Wayside Inn found its permanent name when Henry Wadsworth Longfellow made it the meeting place for the fictional characters in his 1863 book, Tales of a Wayside Inn. The book stirred the imaginations and curiosities of the public, so when Edward Rivers Lemon, a wealthy antiquarian and wool merchant, bought the property in 1896, he changed the name to Wayside Inn. Lemon reopened it for business, and today it remains one of the few inns from the Colonial Era in Massachusetts still accepting guests.

The Great Valley House of Valley Forge: Malvern, Pennsylvania

 In 1681, William Penn was granted a royal charter from Charles II the establish a stretch of land that is today known as the Main Line of Philadelphia. From 1681 through the early 1700s, the people dwelling on the land were mostly squatters. Construction on the Great Valley House is believed to have begun in the late 1600s by unknown tenants, as the inn contains rare stone sinks that have been dated y experts to 1690.
Since the 1800s, the size of the land has shrunk considerably, and there are only four acres that belong to the property. Today, the Great Valley House is a unique blend of old and new - original accessories like stone sinks, wide fireplaces, iron hinges, and uneven wood paneled floors are combined with a modern in-ground swimming pool, free Wi-Fi, and a free home-cooked breakfast.

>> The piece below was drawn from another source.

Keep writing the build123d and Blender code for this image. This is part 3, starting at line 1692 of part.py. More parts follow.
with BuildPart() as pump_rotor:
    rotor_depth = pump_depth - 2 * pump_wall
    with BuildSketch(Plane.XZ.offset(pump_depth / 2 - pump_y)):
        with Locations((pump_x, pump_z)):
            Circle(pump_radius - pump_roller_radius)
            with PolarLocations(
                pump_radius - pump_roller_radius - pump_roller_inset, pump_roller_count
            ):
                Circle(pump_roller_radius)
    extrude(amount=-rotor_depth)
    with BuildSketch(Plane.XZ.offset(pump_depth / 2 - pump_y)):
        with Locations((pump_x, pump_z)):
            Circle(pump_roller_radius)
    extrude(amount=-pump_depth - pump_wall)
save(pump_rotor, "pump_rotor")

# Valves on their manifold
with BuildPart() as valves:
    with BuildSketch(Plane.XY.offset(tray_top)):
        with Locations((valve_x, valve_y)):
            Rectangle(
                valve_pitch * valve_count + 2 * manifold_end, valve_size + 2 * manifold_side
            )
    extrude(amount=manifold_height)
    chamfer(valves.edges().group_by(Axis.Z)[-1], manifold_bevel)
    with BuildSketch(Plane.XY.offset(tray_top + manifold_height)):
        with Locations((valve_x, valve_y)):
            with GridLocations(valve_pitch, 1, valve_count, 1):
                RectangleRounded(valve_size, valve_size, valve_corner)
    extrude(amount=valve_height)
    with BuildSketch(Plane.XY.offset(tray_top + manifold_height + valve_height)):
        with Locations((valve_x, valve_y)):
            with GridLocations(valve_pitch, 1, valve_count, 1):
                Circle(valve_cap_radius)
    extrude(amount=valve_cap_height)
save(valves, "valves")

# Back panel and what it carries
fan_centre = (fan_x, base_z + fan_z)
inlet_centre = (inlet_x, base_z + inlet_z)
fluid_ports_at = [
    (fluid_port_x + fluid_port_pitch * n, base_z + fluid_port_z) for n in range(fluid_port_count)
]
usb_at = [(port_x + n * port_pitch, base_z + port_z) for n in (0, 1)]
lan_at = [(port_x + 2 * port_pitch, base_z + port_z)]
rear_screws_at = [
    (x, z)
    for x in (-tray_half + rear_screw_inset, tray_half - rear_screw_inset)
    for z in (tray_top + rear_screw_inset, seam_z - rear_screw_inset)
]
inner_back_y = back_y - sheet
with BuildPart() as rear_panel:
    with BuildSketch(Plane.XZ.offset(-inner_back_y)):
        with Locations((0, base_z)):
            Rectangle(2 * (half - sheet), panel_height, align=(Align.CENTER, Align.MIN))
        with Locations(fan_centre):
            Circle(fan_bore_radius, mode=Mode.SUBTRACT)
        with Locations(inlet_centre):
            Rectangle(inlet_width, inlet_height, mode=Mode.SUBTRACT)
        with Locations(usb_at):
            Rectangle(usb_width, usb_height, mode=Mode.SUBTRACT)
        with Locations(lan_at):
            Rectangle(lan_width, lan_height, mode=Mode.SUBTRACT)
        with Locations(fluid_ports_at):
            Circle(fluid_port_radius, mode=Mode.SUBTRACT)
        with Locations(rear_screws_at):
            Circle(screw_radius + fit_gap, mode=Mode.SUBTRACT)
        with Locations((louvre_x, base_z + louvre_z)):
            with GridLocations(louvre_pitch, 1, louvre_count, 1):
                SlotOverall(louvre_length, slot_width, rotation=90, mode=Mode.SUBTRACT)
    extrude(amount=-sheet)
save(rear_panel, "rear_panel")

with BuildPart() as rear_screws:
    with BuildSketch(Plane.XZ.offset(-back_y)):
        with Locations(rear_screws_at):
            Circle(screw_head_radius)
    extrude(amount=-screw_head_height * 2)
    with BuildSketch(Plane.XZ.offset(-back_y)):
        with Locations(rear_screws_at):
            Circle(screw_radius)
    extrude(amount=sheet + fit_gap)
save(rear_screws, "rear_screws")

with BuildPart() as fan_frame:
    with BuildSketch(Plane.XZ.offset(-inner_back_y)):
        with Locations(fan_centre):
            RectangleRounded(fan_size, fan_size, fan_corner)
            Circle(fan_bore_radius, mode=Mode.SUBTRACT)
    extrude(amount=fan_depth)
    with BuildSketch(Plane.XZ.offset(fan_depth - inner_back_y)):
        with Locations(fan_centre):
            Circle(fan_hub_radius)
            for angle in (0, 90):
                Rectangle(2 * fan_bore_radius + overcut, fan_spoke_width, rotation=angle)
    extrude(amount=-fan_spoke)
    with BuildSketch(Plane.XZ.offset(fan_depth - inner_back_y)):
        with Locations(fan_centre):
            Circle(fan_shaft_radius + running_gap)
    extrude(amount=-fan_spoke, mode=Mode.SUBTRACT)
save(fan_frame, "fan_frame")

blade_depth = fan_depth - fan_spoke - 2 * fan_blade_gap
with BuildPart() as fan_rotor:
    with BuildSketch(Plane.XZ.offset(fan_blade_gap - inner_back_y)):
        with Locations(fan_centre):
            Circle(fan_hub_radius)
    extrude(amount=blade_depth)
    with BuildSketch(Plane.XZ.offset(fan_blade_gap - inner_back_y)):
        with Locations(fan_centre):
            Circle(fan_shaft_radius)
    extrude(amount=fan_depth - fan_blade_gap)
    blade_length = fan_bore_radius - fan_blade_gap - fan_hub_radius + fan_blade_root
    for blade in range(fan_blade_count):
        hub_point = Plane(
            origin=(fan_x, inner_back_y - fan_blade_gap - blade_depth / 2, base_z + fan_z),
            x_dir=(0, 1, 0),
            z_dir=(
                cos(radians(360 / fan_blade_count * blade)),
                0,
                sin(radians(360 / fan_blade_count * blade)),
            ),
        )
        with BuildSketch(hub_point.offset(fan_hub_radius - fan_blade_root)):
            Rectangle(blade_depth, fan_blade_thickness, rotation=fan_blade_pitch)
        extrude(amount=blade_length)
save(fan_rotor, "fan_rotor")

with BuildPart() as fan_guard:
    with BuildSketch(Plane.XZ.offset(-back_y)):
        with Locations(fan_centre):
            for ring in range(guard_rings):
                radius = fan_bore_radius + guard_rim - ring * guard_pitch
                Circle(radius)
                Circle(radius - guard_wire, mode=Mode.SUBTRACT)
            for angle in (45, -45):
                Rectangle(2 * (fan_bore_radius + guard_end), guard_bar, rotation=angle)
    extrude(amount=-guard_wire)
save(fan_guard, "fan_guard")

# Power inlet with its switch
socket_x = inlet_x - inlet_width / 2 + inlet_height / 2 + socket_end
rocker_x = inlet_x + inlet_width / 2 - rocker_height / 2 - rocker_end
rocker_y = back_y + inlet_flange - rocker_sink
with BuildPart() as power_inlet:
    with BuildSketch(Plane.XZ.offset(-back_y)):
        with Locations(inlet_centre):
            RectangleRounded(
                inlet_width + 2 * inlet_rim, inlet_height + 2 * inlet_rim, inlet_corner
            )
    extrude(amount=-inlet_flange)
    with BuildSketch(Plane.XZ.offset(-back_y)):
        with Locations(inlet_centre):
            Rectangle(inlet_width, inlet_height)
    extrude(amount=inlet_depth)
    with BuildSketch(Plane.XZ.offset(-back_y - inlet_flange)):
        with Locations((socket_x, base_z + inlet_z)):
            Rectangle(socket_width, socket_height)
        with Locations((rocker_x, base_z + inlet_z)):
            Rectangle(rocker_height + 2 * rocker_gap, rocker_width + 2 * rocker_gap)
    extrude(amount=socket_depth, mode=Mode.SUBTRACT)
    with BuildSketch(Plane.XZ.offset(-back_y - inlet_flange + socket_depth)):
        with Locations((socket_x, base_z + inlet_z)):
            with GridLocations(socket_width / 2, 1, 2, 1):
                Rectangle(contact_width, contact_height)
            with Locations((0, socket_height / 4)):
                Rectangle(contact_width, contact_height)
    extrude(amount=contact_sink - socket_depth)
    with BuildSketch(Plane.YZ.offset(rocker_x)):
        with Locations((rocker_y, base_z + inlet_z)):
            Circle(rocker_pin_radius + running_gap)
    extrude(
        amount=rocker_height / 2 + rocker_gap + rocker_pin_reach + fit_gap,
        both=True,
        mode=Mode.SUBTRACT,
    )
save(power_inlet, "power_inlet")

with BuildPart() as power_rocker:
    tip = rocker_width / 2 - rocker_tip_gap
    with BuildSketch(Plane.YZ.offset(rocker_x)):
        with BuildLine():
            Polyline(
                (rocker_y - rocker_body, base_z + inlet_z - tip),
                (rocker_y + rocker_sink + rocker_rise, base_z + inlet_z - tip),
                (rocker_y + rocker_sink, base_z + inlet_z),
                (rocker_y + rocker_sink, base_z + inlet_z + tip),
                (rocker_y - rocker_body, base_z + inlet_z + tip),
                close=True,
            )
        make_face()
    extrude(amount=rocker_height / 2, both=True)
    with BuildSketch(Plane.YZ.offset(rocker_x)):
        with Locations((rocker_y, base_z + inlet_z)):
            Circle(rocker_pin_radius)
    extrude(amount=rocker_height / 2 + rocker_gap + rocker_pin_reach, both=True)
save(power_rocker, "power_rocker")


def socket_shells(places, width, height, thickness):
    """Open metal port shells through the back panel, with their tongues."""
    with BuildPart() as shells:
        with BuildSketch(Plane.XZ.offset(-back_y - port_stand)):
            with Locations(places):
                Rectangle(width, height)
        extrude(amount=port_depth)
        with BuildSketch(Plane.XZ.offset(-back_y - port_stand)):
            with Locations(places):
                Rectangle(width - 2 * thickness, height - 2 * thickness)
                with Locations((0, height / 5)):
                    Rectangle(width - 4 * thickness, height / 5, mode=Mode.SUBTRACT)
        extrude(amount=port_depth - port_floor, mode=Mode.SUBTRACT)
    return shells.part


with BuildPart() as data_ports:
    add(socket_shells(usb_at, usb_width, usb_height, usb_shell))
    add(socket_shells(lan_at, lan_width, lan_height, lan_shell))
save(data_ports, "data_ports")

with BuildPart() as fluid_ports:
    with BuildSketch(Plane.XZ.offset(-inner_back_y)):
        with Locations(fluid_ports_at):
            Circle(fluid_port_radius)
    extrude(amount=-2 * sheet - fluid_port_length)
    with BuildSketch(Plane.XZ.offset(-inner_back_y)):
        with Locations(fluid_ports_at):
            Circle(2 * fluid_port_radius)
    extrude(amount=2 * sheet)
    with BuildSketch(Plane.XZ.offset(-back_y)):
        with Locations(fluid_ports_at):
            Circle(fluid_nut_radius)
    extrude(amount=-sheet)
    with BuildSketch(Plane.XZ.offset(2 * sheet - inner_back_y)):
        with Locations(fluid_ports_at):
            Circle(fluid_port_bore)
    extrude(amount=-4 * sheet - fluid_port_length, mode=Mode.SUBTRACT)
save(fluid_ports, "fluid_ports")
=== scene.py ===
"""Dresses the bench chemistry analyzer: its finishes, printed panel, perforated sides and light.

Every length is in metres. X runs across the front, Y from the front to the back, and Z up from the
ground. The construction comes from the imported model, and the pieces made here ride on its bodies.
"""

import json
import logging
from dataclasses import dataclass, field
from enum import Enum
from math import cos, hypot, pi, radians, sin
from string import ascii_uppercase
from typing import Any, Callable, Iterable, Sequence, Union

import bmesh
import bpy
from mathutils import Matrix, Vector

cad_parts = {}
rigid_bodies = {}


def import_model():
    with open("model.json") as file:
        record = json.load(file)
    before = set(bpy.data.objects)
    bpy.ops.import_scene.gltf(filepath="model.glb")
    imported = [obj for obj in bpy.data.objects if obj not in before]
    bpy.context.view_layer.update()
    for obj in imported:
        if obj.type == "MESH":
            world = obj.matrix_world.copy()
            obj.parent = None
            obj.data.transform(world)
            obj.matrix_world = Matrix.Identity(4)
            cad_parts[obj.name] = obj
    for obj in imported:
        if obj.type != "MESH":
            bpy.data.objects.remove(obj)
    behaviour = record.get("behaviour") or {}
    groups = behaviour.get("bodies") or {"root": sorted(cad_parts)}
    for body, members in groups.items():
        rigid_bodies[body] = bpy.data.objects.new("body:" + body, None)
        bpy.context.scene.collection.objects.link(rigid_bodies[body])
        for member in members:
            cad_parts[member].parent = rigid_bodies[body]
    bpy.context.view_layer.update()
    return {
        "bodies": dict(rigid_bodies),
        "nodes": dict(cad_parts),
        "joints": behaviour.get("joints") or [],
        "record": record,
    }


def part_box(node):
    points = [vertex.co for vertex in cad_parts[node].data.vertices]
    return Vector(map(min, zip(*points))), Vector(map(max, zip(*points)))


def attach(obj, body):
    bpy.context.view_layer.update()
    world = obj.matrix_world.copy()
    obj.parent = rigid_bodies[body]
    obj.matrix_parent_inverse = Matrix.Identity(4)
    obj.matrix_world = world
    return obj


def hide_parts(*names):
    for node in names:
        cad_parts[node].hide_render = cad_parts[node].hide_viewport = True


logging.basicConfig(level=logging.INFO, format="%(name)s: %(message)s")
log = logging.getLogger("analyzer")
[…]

The first postcard of the Beekman Arms following its renovation, dated 1917.Beekman Arms Inn: Rhinebeck, New York

Formerly known as the Traphagen Inn, Beekman Arms was established in 1704 by William Traphagen. It was built in a small forest settlement that had been colonized by the Dutch in the 1680s. The inn’s name was later changed in honor of a Dutch man, William Beekman, who proved crucial to the overall development of the area, serving as Treasurer for the Dutch West India Company and Mayor of New Amsterdam, today known as New York City.

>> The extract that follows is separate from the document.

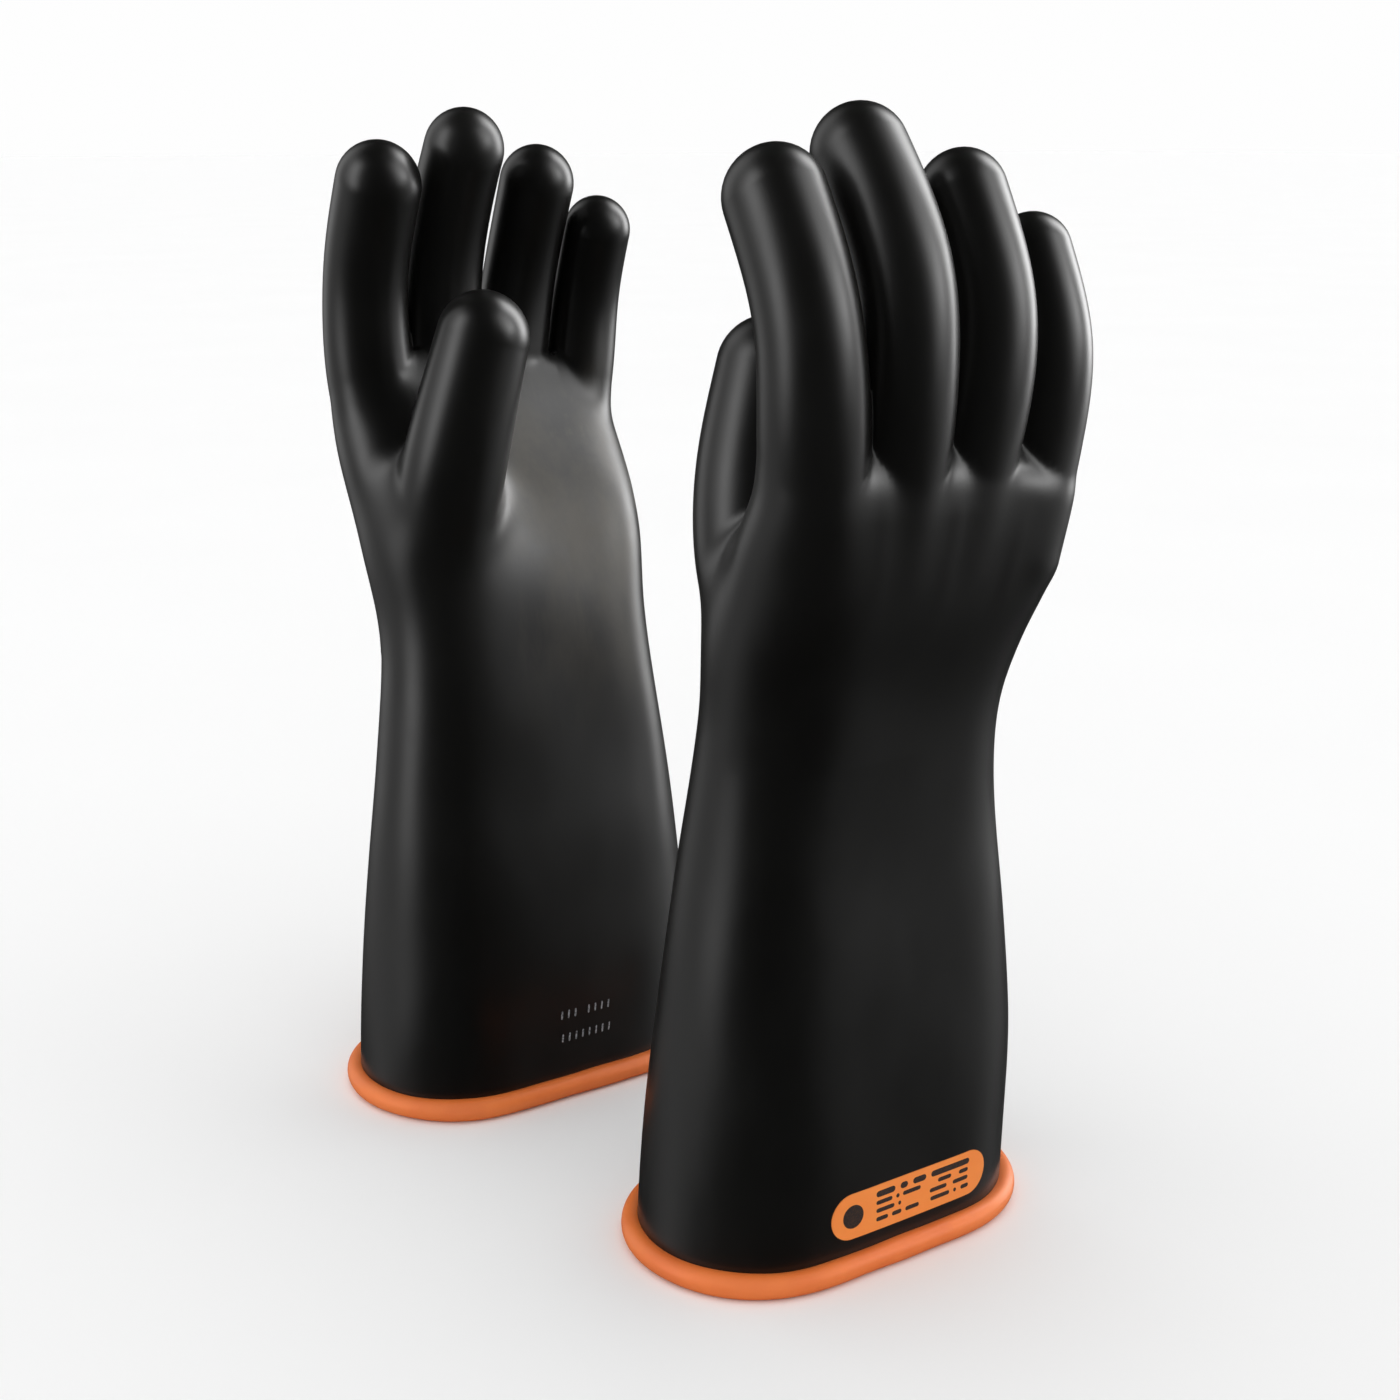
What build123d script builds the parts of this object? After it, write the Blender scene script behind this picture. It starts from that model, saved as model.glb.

During the Revolutionary War, the Fourth Regiment of the Continental Army practiced drills on the inn’s front lawn and George Washington, Alexander Hamilton, and Benedict Arnold were recorded having lodged at the inn for short periods. It also became a refuge for townsfolk when the British army burned the state capital across the river. Since then, the original structure of the inn has remained mostly intact - strong oaks beams still hold the ceiling, and uneven planks line the floors. Today at Beekman Arms Inn, people gather to eat, drink, and converse just as they did back in 1704, and visitors can visit the antique market, dine at the historic 18th century restaurant, or attend one of the many events hosted by the inn.

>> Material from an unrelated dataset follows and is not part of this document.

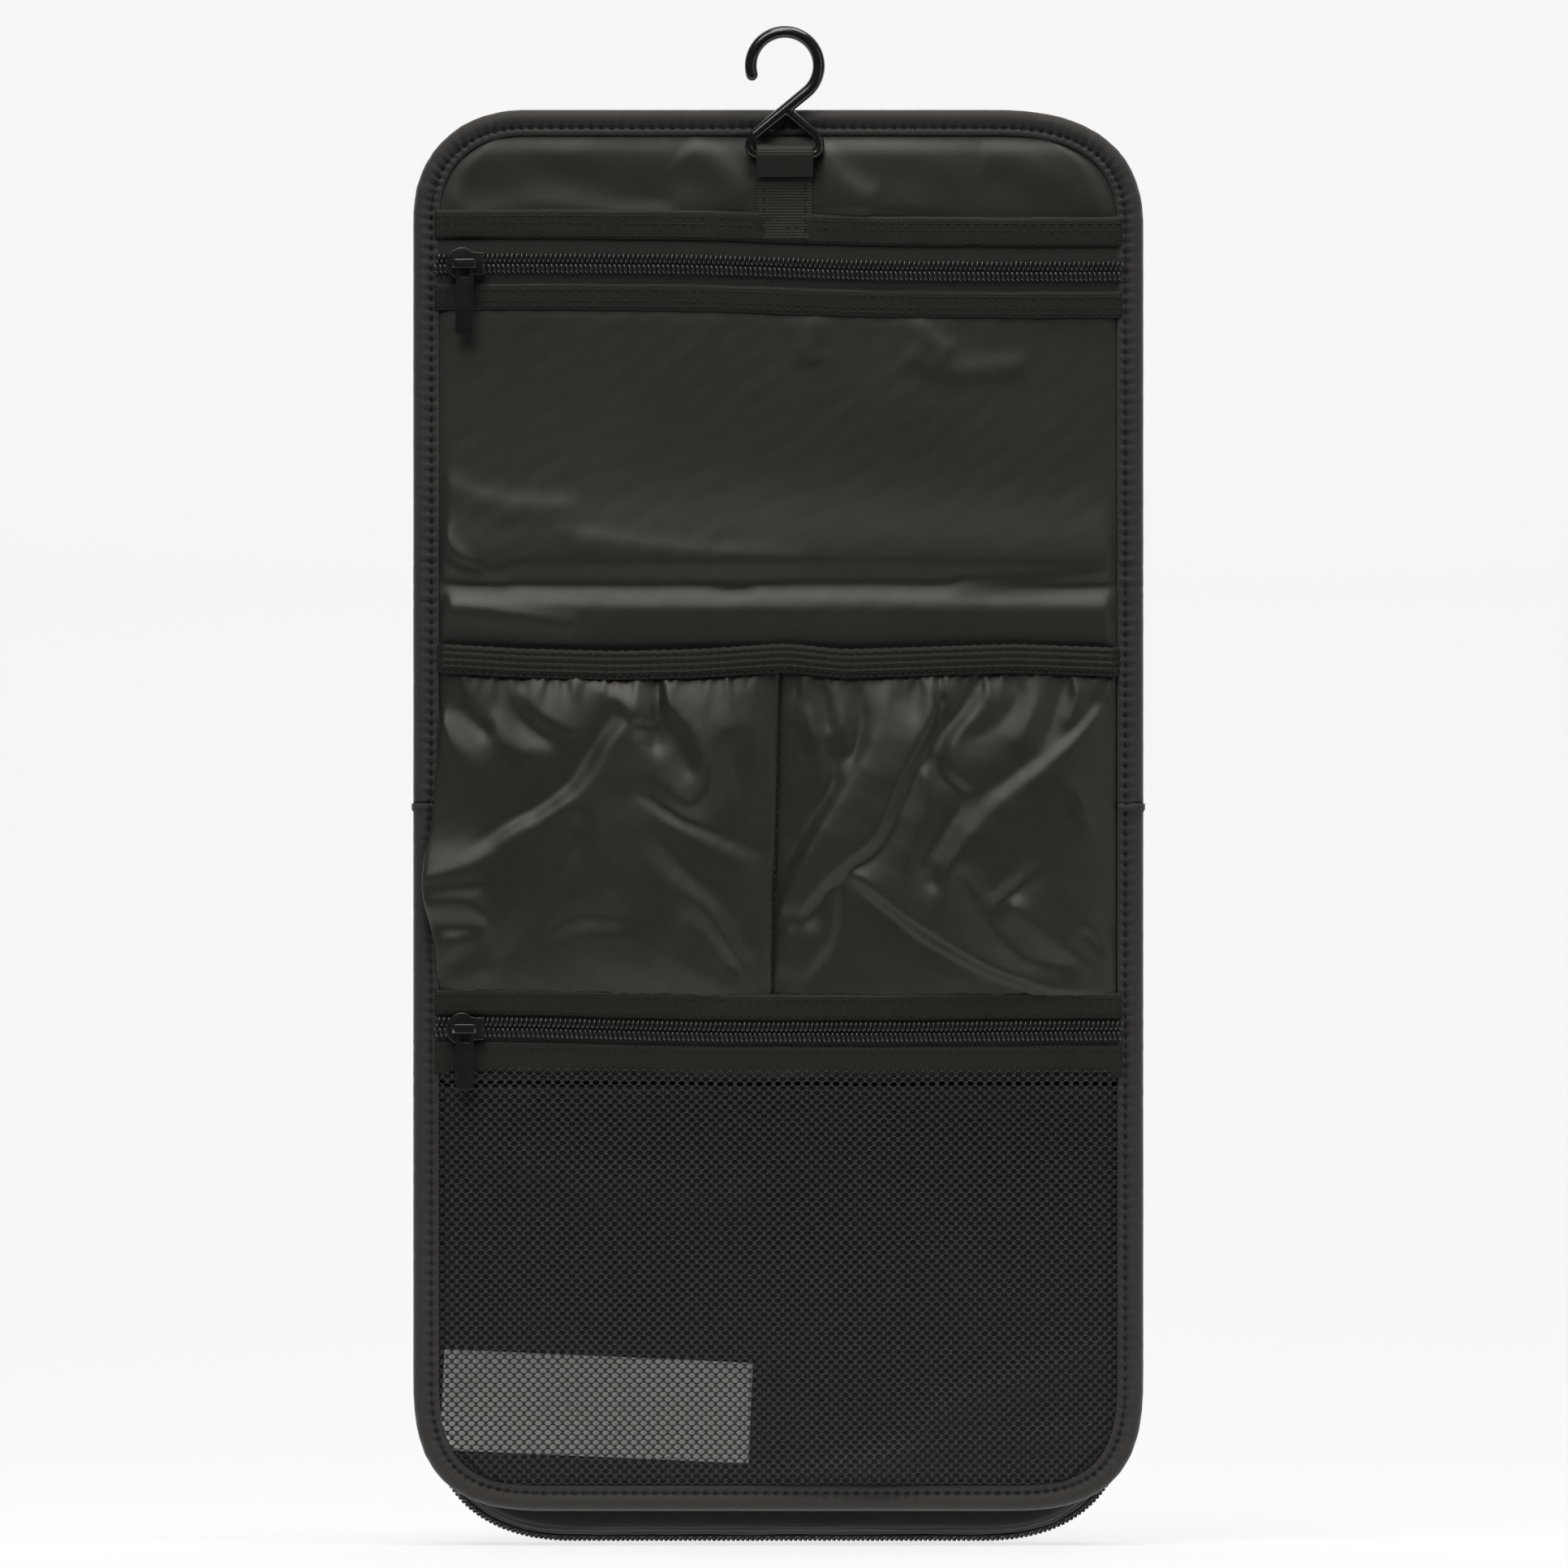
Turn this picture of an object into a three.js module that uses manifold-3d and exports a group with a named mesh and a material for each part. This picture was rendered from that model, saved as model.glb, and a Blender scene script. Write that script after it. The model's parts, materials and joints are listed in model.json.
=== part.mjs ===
// Hanging toiletry bag: three padded panels that fold over one another, a swivelling hook on a
// webbing loop, two front zips with sliders, gathered pockets, a net pocket and a zip-round
// compartment behind the lowest panel. Millimetres, +Z up, the front faces -Y. The origin is the
// inside top of the hook, where it sits on a rail. The pieces are drawn with y = 0 at the front
// of the lining, and the whole group is then moved back so that the hook is at y = 0.
import * as THREE from 'three';
import { mergeVertices } from 'three/addons/utils/BufferGeometryUtils.js';
import Module from 'manifold-3d';

const wasm = await Module();
wasm.setup();

// ---- Driving dimensions -------------------------------------------------------------------

// Outline of the bag, seen from the front.
const BAG_X = -2; // the bag's middle, beside the hook's middle
const HALF_WIDTH = 112.25;
const TOP_Z = -22.1;
const UPPER_FOLD_Z = -167.4;
const LOWER_FOLD_Z = -321.6;
const BOTTOM_Z = -452.9;
const TOP_CORNER = 32;
const BOTTOM_CORNER = { across: 33, up: 44 };
const FOLD_GAP = 0.4;

// Layers of a padded panel, front to back along Y.
const LINING = { front: 0, back: 0.5 };
const PADDING = { front: 0.8, back: 2.8 };
const COVER = { front: 3.1, back: 4.1 };
const PANEL_INSET = 2.3; // the layers end inside the binding
const CLEAR = 0.3;

// Binding folded round the edge of every panel.
const BINDING_WIDTH = 7.75;
const BINDING_FRONT = -1.8;
const BINDING_BACK = 5.9;
const BINDING_CORE = PANEL_INSET - CLEAR;
const INNER = BINDING_WIDTH + CLEAR; // inset of what lies between the bindings

// Pocket fronts that lie on the lining.
const POCKET_FRONT = { front: -0.9, back: -0.4 };

// Zips: tape, coil and the grosgrain trims sewn over the tape.
const COIL_HALF = 3.1;
const COIL_FRONT = -3;
const TAPE_REACH = 7.5;
const TRIM = { front: -1.8, back: -1.2 };
const TOP_ZIP = { z: -70.6, upperTrim: [8.6, 17], lowerTrim: [6.1, 14.4], tilt: 0.0118 };
const MESH_ZIP = { z: -304.6, upperTrim: [3.8, 11.1], lowerTrim: [4.6, 14.4], tilt: 0 };
const SLIDER_START = -96.3; // from the bag's middle
const SLIDER = {
  length: 11.4,
  height: 9.8,
  front: -5.2,
  thickness: 1.8,
  archFront: -8.2,
  archReach: 3.1,
  archWall: 1.1,
  archHalf: 1.1,
};
const PULLER = { width: 5.4, thickness: 1.3, y: -6.2, bar: 0.6, window: { half: 1.6, reach: 4.3 } };
const TOP_PULLER_LENGTH = 22.5;
const MESH_PULLER_LENGTH = 19.5;

// Gathered pockets and their elastic.
const ELASTIC = { top: -187.1, bottom: -197.4, front: -3.6, back: -2.6 };
const GATHER_BOTTOM = -293.1;
const GATHER_DEPTH = 7.6;
const GATHER_WALL = 0.8;
const DIVIDER_X = -0.5;

// Care label behind the net.
const LABEL = { width: 95, height: 31.3, x: -56.5, z: -420.7, tilt: 0.044 };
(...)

These are just some of the many colonial inns that still welcome guests across the country, offering a unique chance to experience 18th century living and dining with the comfort of modern amenities. Their stories reflect pivotal eras in American history, and provide visitors with a wealth of knowledge. Whether they served as a place of refuge for leaders of the American Revolution, or were built as personal homes, spending a night at a colonial inn should be high on any traveler’s list.